• [Given data]
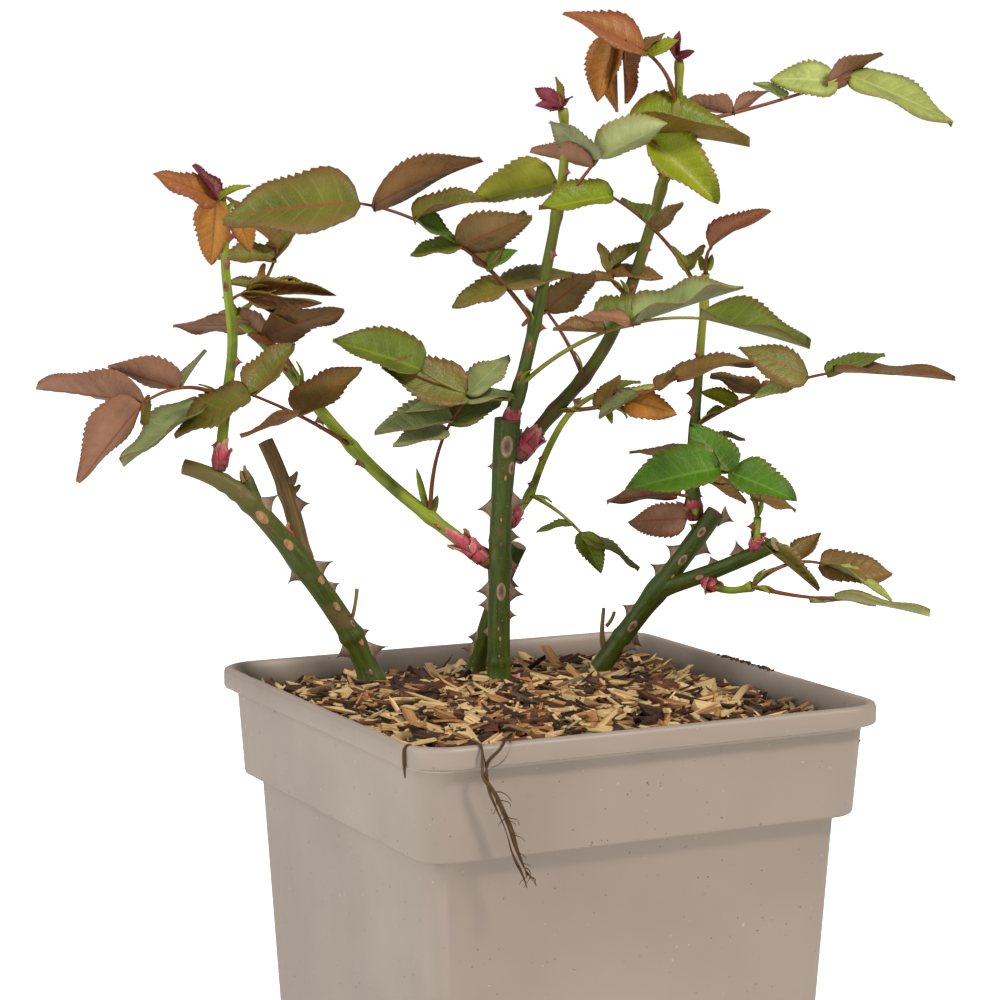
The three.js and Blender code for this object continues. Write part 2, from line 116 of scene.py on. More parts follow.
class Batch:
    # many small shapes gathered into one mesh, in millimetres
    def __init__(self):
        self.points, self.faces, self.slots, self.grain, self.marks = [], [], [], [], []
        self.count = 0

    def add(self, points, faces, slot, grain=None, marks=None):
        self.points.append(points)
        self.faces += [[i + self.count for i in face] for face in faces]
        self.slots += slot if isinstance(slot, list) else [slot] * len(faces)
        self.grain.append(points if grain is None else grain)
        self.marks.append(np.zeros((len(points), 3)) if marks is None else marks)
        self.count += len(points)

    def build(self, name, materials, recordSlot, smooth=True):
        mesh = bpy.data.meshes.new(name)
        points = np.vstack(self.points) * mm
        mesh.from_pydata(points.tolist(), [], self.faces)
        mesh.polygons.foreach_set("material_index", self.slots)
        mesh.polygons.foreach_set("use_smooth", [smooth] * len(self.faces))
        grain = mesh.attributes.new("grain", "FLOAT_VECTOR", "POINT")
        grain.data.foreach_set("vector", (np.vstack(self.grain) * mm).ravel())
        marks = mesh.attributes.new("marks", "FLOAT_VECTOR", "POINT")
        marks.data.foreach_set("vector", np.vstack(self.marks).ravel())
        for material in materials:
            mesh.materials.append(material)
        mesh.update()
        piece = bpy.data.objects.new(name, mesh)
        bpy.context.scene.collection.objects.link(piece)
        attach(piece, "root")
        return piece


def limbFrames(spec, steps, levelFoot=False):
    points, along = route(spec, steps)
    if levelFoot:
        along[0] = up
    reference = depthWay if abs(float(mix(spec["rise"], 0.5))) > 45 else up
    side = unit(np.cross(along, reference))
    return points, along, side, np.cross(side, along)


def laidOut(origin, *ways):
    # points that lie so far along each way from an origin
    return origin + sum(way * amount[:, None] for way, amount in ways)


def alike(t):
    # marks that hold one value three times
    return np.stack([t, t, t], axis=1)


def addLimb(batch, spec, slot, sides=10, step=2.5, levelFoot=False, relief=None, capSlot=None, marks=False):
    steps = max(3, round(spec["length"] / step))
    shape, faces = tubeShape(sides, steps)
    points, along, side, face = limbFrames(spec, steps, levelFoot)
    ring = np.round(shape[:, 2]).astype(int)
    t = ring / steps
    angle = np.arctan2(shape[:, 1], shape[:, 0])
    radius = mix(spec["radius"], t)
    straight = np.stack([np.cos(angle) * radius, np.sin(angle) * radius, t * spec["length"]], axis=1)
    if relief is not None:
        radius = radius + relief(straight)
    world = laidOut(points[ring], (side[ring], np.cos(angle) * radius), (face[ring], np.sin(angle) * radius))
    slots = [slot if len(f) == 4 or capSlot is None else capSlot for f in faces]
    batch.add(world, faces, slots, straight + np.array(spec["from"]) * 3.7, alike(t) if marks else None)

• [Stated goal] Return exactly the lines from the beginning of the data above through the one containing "return piece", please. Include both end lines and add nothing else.

• [The answer]
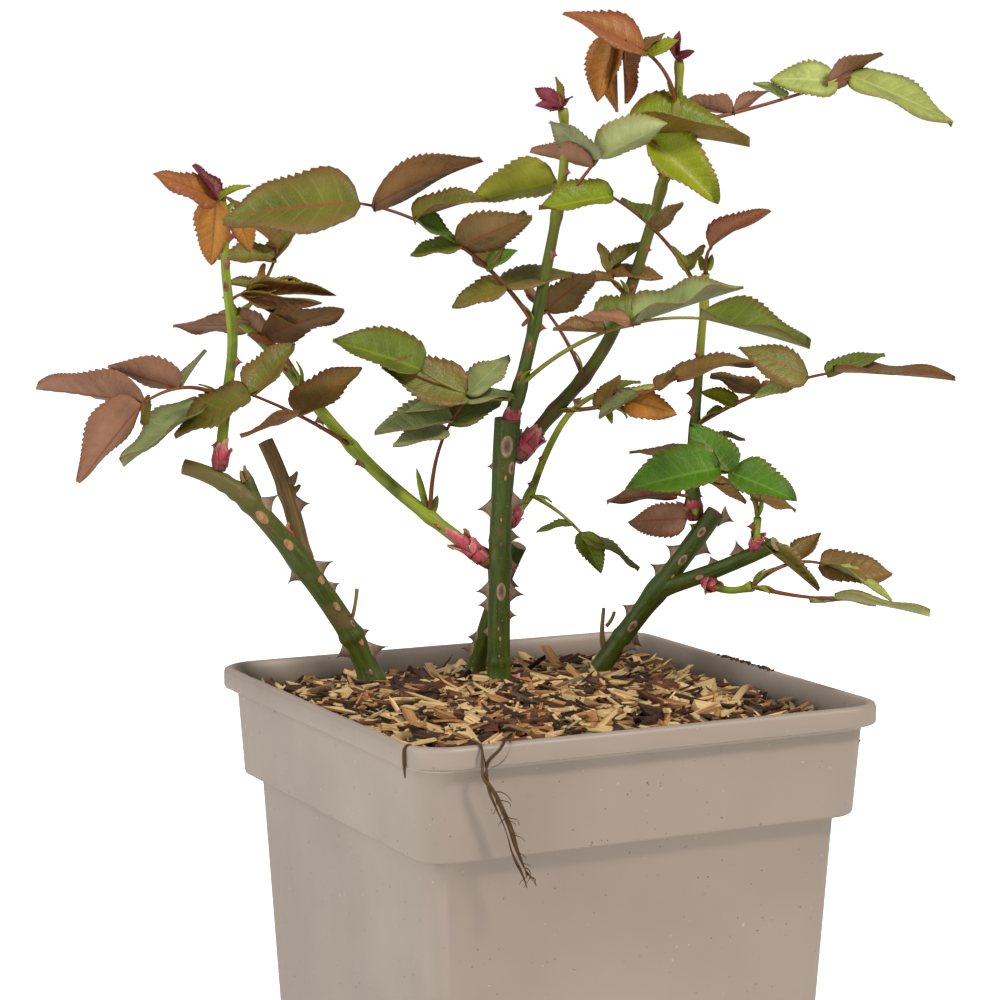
The three.js and Blender code for this object continues. Write part 2, from line 116 of scene.py on. More parts follow.
class Batch:
    # many small shapes gathered into one mesh, in millimetres
    def __init__(self):
        self.points, self.faces, self.slots, self.grain, self.marks = [], [], [], [], []
        self.count = 0

    def add(self, points, faces, slot, grain=None, marks=None):
        self.points.append(points)
        self.faces += [[i + self.count for i in face] for face in faces]
        self.slots += slot if isinstance(slot, list) else [slot] * len(faces)
        self.grain.append(points if grain is None else grain)
        self.marks.append(np.zeros((len(points), 3)) if marks is None else marks)
        self.count += len(points)

    def build(self, name, materials, recordSlot, smooth=True):
        mesh = bpy.data.meshes.new(name)
        points = np.vstack(self.points) * mm
        mesh.from_pydata(points.tolist(), [], self.faces)
        mesh.polygons.foreach_set("material_index", self.slots)
        mesh.polygons.foreach_set("use_smooth", [smooth] * len(self.faces))
        grain = mesh.attributes.new("grain", "FLOAT_VECTOR", "POINT")
        grain.data.foreach_set("vector", (np.vstack(self.grain) * mm).ravel())
        marks = mesh.attributes.new("marks", "FLOAT_VECTOR", "POINT")
        marks.data.foreach_set("vector", np.vstack(self.marks).ravel())
        for material in materials:
            mesh.materials.append(material)
        mesh.update()
        piece = bpy.data.objects.new(name, mesh)
        bpy.context.scene.collection.objects.link(piece)
        attach(piece, "root")
        return piece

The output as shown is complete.